Within the IMS, situations can occur in which traffic becomes unevenly distributed among the CSCF nodes. This occurs in particular when a node is deliberately taken out of use for maintenance purposes or due to failure. When a CSCF node becomes non-operational or is otherwise unreachable, all IMS traffic is redirected and handled by the remaining operational CSCF nodes. In the case of a failed S-CSCF, the re-allocated, alternative S-CSCF will allocated to the transferred IMS users for the remainder of their registration life cycles (assuming no subsequent failure of the alternative S-CSCF). When the previously non-operational S-CSCF becomes operational again, the traffic distribution among the S-CSCF pool will most likely be unevenly distributed. The S-CSCF re-entering service will have very little traffic compared to the traffic levels of the other S-CSCFs in the pool. Of course, over a period of time, as IMS users de-register and then initiate new initial register procedures, the traffic may become more evenly distributed.

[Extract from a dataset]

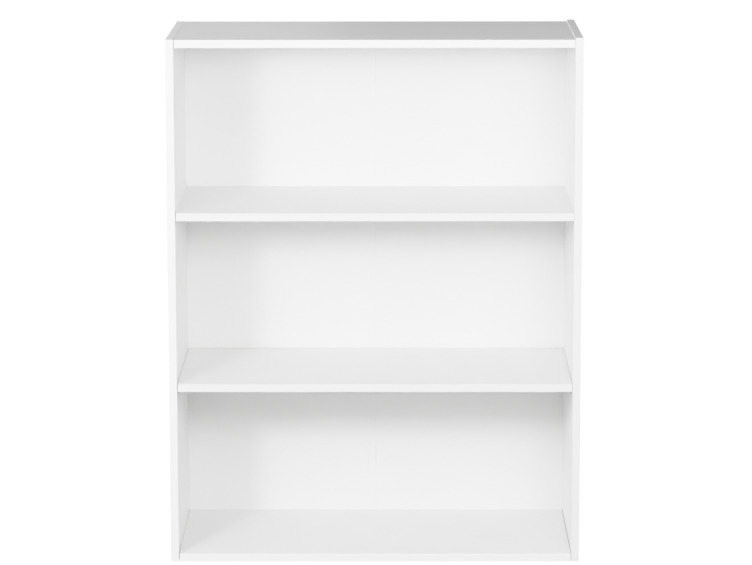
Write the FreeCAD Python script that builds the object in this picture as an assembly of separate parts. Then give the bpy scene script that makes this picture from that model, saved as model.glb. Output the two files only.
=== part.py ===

Having an uneven distribution of traffic amongst S-CSCF nodes, even temporarily, is wasteful in terms of IMS network resources. In the absence of an alternative solution, network operators must engineer spare capacity within their networks in anticipation of an uneven traffic distribution.
The IMS Restoration Procedures discussed above is not well suited to the dynamic redistribution of traffic within the IMS as it is intended to deal primarily with S-CSCF failures and the like. Moreover, it results in service problems for affected users, e.g. the dropping of a call involving a user when that user is transferred to another S-CSCF.